● INSTRUCTION: Up to and including the line that contains "return (centre[0] +", repeat each line of the data exactly, starting from the first.

— start of ENTRIES SHOWN —

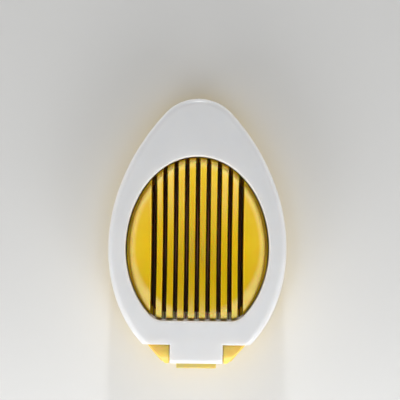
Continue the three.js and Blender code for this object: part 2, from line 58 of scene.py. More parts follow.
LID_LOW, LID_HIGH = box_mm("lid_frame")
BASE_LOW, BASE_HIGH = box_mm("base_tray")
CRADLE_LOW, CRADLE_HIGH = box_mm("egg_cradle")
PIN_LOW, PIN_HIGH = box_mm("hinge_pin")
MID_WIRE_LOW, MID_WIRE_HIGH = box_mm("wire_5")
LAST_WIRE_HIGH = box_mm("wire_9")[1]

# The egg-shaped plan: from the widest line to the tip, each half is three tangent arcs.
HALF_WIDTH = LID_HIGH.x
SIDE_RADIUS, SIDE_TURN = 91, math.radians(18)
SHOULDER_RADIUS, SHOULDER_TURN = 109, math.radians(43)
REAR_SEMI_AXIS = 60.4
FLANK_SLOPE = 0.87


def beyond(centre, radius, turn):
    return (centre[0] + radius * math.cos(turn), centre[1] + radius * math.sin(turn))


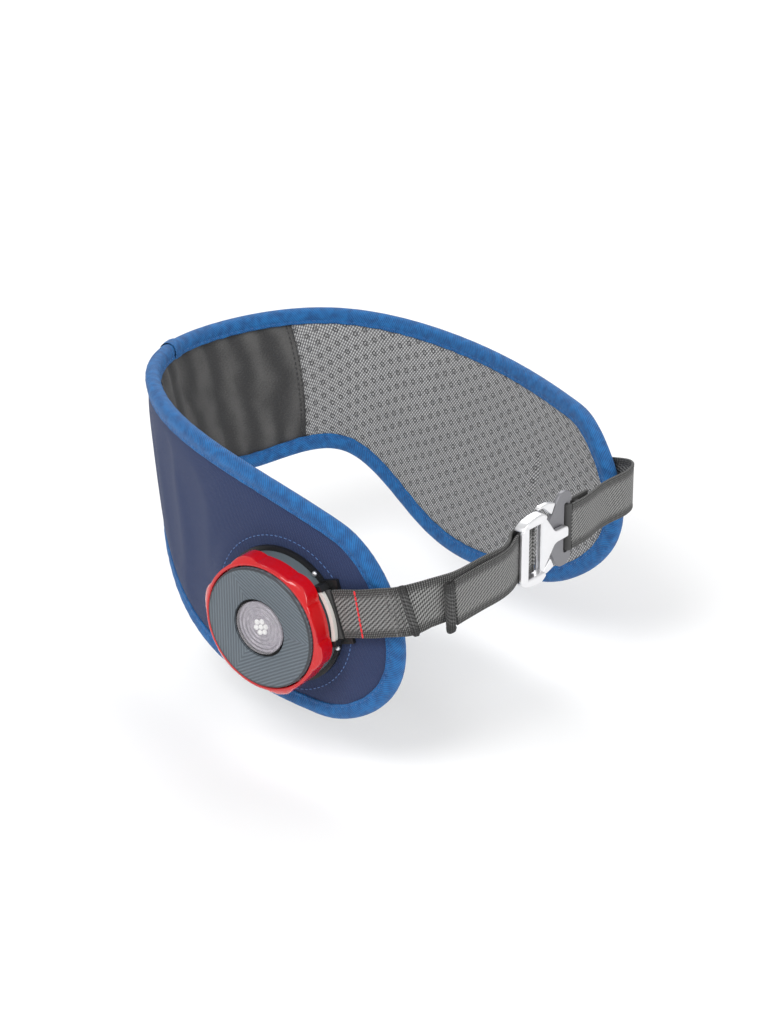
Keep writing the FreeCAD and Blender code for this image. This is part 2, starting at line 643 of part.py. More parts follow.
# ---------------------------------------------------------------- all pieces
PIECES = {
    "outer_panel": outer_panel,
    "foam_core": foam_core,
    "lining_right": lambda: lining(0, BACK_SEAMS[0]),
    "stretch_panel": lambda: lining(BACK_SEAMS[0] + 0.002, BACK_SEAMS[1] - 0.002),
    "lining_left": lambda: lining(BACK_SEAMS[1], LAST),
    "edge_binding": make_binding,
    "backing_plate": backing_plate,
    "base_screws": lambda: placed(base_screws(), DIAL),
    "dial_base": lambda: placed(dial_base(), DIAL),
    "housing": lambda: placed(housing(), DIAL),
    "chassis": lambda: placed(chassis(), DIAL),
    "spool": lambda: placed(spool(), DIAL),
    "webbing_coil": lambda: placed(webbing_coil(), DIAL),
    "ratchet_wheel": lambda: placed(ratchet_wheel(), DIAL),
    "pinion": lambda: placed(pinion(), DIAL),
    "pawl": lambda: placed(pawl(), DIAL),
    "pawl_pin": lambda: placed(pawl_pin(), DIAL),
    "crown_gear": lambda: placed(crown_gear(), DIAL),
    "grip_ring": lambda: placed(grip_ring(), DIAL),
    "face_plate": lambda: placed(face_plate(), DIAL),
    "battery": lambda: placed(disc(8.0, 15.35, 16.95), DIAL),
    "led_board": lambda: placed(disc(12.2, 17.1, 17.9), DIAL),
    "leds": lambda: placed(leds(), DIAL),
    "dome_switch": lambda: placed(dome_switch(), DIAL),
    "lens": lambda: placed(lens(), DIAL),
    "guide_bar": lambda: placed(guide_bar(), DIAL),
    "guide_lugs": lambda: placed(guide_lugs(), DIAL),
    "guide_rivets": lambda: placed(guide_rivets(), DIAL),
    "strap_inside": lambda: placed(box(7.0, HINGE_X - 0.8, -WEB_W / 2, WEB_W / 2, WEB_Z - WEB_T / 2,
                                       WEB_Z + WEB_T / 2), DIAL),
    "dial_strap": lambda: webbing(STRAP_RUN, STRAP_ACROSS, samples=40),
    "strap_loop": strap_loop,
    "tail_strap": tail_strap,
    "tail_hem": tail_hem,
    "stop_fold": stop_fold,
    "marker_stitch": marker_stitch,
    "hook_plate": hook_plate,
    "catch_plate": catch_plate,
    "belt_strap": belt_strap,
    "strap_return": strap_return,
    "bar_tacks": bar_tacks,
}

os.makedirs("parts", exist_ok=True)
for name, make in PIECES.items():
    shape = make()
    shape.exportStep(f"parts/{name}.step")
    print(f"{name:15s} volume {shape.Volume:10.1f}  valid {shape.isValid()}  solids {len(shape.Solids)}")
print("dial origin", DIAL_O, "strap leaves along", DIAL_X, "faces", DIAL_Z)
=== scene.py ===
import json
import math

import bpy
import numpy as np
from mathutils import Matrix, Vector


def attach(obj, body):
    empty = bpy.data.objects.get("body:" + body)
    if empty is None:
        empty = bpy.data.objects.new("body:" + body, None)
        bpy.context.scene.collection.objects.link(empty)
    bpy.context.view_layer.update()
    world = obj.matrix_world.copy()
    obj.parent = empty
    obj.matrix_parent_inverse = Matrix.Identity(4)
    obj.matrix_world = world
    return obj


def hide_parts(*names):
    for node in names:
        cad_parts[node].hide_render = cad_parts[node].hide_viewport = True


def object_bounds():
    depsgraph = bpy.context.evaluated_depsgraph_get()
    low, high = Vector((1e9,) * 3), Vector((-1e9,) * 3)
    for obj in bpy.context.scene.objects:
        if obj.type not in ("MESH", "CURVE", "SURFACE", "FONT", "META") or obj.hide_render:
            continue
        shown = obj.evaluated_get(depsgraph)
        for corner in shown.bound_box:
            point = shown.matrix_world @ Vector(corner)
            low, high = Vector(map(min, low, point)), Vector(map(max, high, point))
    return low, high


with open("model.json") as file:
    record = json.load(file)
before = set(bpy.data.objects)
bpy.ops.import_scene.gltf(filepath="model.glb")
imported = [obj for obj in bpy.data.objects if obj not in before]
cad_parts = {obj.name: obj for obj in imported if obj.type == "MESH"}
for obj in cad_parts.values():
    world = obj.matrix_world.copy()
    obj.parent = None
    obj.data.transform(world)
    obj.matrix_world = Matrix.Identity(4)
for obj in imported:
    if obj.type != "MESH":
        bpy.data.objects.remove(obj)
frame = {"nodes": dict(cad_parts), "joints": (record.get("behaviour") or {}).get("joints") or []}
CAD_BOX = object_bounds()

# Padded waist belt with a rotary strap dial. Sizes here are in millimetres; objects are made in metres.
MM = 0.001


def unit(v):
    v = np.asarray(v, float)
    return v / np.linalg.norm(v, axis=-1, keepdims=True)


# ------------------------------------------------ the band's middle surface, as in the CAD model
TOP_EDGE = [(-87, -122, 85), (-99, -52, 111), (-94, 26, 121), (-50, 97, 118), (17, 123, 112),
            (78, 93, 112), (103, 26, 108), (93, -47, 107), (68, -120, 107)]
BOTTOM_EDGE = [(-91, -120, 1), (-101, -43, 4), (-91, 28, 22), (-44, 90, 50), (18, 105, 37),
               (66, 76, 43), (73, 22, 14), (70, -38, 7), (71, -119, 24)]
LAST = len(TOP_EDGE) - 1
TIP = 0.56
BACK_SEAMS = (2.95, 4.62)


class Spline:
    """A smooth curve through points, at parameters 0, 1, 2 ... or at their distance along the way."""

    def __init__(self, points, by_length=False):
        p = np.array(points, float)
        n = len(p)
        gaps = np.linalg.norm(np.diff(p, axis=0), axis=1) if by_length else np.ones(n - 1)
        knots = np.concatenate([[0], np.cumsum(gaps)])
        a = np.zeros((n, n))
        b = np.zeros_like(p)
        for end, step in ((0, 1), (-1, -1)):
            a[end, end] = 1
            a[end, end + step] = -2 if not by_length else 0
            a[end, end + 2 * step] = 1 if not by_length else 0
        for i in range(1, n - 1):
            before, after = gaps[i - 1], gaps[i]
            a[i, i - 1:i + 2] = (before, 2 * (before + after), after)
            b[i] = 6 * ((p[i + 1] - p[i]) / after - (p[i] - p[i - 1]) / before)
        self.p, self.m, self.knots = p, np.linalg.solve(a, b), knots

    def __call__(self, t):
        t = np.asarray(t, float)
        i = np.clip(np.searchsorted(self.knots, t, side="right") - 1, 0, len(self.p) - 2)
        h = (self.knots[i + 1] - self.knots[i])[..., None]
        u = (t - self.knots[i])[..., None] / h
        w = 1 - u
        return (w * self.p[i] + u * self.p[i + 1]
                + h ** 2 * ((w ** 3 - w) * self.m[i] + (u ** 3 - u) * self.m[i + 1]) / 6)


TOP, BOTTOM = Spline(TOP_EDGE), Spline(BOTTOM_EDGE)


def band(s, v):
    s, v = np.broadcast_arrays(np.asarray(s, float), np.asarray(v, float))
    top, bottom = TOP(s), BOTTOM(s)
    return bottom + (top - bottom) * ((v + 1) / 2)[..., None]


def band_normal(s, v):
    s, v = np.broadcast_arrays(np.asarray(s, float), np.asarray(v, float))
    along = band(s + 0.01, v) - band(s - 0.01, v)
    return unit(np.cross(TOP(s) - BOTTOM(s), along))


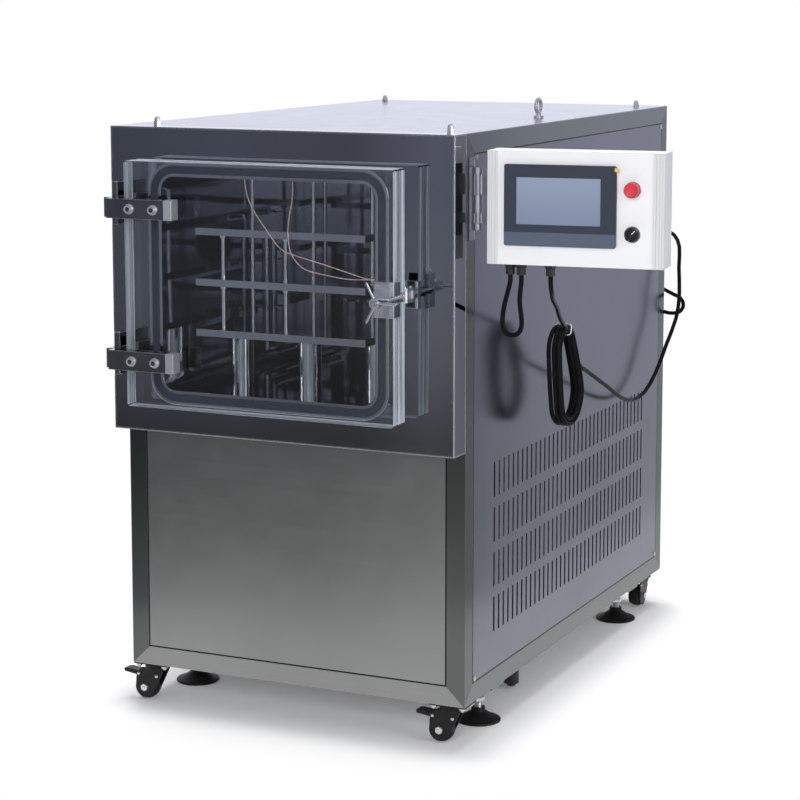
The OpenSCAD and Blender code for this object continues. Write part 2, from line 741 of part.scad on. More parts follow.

— end of ENTRIES SHOWN —

● SOLUTION FOR THIS TASK:
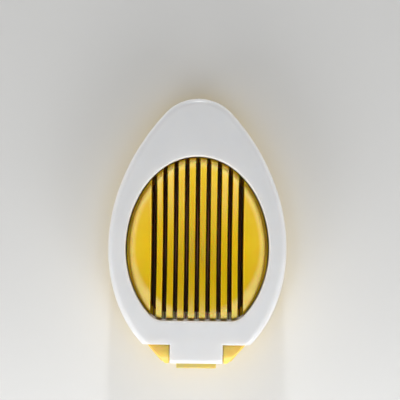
Continue the three.js and Blender code for this object: part 2, from line 58 of scene.py. More parts follow.
LID_LOW, LID_HIGH = box_mm("lid_frame")
BASE_LOW, BASE_HIGH = box_mm("base_tray")
CRADLE_LOW, CRADLE_HIGH = box_mm("egg_cradle")
PIN_LOW, PIN_HIGH = box_mm("hinge_pin")
MID_WIRE_LOW, MID_WIRE_HIGH = box_mm("wire_5")
LAST_WIRE_HIGH = box_mm("wire_9")[1]

# The egg-shaped plan: from the widest line to the tip, each half is three tangent arcs.
HALF_WIDTH = LID_HIGH.x
SIDE_RADIUS, SIDE_TURN = 91, math.radians(18)
SHOULDER_RADIUS, SHOULDER_TURN = 109, math.radians(43)
REAR_SEMI_AXIS = 60.4
FLANK_SLOPE = 0.87


def beyond(centre, radius, turn):
    return (centre[0] + radius * math.cos(turn), centre[1] + radius * math.sin(turn))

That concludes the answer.